Since 2001, the Transportation Department has required pipeline operators to use a so-called “smart pig” — a device sent through a pipeline that uses ultrasound to spot weak points caused by corrosion or other damage. But based on an exemption to those regulations granted to BP for the Prudhoe Bay pipeline, other inspection techniques were used, according to Paul. After that March spill, the Transportation Department ordered the “smart pig” inspection, which is still under way.

“We need to touch more of the pipe to see where these things are,” said Bill Hedges, BP’s corrosion expert. “We clearly know we weren’t finding the worst spots.”
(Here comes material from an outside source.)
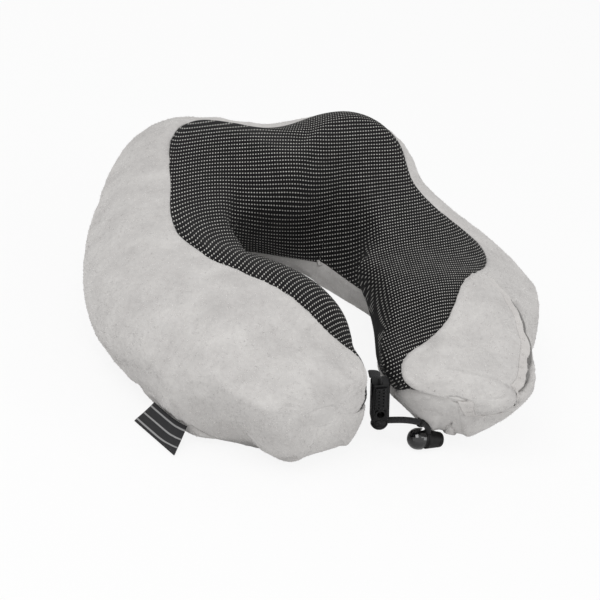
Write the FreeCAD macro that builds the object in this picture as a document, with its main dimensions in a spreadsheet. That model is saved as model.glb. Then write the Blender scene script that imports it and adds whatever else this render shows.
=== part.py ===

Some have questioned whether the corrosion that forced the recent shutdown was the result of inadequate maintenance of the 30-year-old pipeline. The Financial Times reported Tuesday that a union representative complained to the company for seven years that increased workloads were hampering proper monitoring of the pipeline.

"They were playing Russian roulette with the facility and the flow lines, jeopardizing the safety of the workers and threatening the environment,'' Chuck Hamel, a spokesman for BP employees critical of the company, told the FT.

Regardless of the ultimate cause of the pipeline outage, the incident will raise questions about whether the oil industry is spending enough of its record profits on maintaining existing oil facilities, said O’Grady.

"People respond to incentives, and the incentive the financial markets have given to the industry is to basically scrimp on this kind of spending — you get no reward for it,” he said. “That’s the potential rub out there that really concerns me. Is this the tip of the iceberg? Are we gong to see all kinds of other problems all over the world?"